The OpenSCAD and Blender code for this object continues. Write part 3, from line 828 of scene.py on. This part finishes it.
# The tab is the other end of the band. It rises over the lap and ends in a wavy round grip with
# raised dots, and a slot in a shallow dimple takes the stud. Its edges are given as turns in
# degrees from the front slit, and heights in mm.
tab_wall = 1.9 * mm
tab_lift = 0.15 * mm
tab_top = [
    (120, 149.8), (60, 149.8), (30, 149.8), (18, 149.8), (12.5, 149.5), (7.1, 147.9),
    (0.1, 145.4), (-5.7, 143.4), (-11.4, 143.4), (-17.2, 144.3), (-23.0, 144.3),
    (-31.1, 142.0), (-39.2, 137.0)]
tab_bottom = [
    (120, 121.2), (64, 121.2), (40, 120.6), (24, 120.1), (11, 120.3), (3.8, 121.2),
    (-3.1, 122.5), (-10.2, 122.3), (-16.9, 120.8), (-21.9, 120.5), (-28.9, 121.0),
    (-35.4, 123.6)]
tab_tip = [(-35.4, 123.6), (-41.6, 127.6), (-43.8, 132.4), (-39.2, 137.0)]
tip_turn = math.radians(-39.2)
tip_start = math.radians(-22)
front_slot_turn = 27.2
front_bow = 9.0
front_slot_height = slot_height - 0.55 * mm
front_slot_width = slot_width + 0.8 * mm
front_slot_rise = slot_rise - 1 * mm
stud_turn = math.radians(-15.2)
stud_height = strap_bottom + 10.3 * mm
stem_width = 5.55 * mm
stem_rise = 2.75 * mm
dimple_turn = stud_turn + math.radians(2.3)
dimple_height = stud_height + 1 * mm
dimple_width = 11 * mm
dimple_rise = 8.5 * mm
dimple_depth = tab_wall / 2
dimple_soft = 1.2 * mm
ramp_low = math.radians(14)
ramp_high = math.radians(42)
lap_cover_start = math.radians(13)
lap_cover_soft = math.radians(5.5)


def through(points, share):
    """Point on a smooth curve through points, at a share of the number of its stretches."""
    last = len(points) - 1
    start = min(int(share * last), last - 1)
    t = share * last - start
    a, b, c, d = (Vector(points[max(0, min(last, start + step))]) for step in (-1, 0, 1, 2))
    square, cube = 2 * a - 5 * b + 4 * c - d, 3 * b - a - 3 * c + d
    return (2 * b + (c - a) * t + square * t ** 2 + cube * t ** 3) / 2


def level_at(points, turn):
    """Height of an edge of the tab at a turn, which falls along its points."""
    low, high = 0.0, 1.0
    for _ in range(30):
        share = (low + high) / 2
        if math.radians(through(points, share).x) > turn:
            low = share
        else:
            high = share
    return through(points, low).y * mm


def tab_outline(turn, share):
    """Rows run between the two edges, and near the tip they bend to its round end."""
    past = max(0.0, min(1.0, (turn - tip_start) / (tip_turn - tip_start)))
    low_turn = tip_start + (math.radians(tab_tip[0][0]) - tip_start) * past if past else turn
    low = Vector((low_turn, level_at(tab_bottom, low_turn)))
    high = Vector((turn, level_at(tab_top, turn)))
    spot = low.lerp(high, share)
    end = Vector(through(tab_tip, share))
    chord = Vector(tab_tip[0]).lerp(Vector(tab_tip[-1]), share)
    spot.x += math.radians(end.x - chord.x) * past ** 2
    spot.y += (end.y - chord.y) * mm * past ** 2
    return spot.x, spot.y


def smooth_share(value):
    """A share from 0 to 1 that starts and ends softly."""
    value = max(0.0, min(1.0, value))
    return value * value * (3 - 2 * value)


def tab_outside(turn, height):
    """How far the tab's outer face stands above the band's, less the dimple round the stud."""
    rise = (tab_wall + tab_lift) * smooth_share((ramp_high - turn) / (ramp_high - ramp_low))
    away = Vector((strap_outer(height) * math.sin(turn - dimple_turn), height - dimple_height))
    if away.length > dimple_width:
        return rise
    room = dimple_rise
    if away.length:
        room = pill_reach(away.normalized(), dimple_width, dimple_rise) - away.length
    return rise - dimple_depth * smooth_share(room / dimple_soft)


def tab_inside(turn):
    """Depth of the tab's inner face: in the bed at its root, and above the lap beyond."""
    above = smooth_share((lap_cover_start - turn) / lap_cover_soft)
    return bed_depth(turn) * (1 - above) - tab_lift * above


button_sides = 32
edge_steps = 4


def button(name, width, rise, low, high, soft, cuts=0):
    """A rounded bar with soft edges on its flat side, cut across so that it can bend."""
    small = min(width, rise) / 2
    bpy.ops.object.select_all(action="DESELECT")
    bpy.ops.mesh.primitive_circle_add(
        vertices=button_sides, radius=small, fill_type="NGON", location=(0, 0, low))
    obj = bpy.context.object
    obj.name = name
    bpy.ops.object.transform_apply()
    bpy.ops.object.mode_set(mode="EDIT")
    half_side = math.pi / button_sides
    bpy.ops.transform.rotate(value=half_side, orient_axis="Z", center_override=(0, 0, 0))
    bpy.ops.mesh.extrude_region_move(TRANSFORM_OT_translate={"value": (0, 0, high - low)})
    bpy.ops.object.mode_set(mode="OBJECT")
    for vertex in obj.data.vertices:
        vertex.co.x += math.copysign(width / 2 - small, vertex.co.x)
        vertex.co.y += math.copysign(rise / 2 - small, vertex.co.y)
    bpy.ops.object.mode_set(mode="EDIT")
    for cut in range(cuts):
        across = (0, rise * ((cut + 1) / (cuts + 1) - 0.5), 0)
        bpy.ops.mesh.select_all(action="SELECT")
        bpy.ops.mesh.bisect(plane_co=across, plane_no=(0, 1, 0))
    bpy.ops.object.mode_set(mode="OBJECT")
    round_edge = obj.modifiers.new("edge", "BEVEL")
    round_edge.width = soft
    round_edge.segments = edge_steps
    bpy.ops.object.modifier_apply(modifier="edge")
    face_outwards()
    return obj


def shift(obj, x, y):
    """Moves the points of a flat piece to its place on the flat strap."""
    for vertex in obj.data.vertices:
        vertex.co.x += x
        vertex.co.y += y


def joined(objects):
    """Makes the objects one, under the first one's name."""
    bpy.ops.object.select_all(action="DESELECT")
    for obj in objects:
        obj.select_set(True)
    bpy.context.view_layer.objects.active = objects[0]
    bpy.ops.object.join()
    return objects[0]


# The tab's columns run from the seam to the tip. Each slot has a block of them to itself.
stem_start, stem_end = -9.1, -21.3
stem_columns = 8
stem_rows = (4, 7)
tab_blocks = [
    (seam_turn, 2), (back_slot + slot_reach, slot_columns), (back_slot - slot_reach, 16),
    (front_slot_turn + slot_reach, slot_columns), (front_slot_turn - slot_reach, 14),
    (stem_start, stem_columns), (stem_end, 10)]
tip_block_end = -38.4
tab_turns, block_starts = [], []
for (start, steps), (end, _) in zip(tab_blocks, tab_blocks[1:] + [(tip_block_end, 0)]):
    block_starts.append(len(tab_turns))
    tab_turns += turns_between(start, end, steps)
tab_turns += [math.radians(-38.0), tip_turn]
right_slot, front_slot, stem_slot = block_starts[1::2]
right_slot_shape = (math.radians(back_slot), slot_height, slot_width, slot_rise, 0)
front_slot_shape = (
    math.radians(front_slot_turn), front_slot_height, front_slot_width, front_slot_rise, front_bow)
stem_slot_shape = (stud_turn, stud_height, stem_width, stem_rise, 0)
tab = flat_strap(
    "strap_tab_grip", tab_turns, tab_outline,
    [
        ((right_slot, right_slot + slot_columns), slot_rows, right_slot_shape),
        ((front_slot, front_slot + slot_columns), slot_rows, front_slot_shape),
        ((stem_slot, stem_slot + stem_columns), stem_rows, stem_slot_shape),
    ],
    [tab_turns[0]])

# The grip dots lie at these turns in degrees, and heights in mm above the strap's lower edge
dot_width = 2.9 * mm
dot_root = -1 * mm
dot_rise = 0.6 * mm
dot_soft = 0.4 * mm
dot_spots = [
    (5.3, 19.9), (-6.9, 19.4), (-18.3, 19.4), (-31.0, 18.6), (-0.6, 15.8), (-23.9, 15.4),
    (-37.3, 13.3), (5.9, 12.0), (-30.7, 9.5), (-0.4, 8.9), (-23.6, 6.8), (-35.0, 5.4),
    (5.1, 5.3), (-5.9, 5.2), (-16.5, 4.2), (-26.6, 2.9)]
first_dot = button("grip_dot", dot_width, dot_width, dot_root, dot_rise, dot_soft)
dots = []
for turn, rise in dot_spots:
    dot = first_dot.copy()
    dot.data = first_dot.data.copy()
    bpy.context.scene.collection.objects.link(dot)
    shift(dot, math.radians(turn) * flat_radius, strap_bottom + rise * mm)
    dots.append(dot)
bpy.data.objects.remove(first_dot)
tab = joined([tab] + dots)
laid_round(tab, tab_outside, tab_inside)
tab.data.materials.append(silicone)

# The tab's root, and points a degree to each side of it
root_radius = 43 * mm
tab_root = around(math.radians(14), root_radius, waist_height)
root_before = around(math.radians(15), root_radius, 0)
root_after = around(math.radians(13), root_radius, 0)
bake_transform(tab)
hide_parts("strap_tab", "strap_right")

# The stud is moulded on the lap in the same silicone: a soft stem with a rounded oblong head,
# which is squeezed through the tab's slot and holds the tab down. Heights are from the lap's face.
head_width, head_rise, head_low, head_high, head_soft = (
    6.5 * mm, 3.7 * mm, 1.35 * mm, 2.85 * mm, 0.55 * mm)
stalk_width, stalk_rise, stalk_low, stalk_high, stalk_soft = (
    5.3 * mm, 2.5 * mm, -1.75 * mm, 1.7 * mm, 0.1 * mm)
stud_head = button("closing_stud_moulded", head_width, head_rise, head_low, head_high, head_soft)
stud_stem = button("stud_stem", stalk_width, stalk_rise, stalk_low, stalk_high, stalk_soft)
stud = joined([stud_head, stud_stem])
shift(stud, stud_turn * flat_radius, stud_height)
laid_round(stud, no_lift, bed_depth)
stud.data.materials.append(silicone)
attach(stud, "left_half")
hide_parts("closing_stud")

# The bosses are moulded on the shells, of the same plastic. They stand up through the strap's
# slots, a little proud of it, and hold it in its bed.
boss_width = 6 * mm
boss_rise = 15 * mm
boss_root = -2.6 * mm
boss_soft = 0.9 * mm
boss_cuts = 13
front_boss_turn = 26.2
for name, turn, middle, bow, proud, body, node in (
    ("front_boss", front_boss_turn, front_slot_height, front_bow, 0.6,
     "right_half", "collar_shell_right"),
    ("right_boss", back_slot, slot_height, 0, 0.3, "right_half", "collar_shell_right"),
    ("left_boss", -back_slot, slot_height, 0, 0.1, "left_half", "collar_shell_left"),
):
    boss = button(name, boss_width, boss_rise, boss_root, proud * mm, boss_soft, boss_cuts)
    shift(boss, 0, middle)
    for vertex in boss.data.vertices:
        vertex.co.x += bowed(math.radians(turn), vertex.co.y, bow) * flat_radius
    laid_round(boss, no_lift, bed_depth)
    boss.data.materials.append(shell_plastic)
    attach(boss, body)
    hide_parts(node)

=== Short exercise ===
Everything from the first line through the line containing "return (2 *" should be quoted exactly, and nothing beyond it.

=== Output of the exercise ===
The OpenSCAD and Blender code for this object continues. Write part 3, from line 828 of scene.py on. This part finishes it.
# The tab is the other end of the band. It rises over the lap and ends in a wavy round grip with
# raised dots, and a slot in a shallow dimple takes the stud. Its edges are given as turns in
# degrees from the front slit, and heights in mm.
tab_wall = 1.9 * mm
tab_lift = 0.15 * mm
tab_top = [
    (120, 149.8), (60, 149.8), (30, 149.8), (18, 149.8), (12.5, 149.5), (7.1, 147.9),
    (0.1, 145.4), (-5.7, 143.4), (-11.4, 143.4), (-17.2, 144.3), (-23.0, 144.3),
    (-31.1, 142.0), (-39.2, 137.0)]
tab_bottom = [
    (120, 121.2), (64, 121.2), (40, 120.6), (24, 120.1), (11, 120.3), (3.8, 121.2),
    (-3.1, 122.5), (-10.2, 122.3), (-16.9, 120.8), (-21.9, 120.5), (-28.9, 121.0),
    (-35.4, 123.6)]
tab_tip = [(-35.4, 123.6), (-41.6, 127.6), (-43.8, 132.4), (-39.2, 137.0)]
tip_turn = math.radians(-39.2)
tip_start = math.radians(-22)
front_slot_turn = 27.2
front_bow = 9.0
front_slot_height = slot_height - 0.55 * mm
front_slot_width = slot_width + 0.8 * mm
front_slot_rise = slot_rise - 1 * mm
stud_turn = math.radians(-15.2)
stud_height = strap_bottom + 10.3 * mm
stem_width = 5.55 * mm
stem_rise = 2.75 * mm
dimple_turn = stud_turn + math.radians(2.3)
dimple_height = stud_height + 1 * mm
dimple_width = 11 * mm
dimple_rise = 8.5 * mm
dimple_depth = tab_wall / 2
dimple_soft = 1.2 * mm
ramp_low = math.radians(14)
ramp_high = math.radians(42)
lap_cover_start = math.radians(13)
lap_cover_soft = math.radians(5.5)


def through(points, share):
    """Point on a smooth curve through points, at a share of the number of its stretches."""
    last = len(points) - 1
    start = min(int(share * last), last - 1)
    t = share * last - start
    a, b, c, d = (Vector(points[max(0, min(last, start + step))]) for step in (-1, 0, 1, 2))
    square, cube = 2 * a - 5 * b + 4 * c - d, 3 * b - a - 3 * c + d
    return (2 * b + (c - a) * t + square * t ** 2 + cube * t ** 3) / 2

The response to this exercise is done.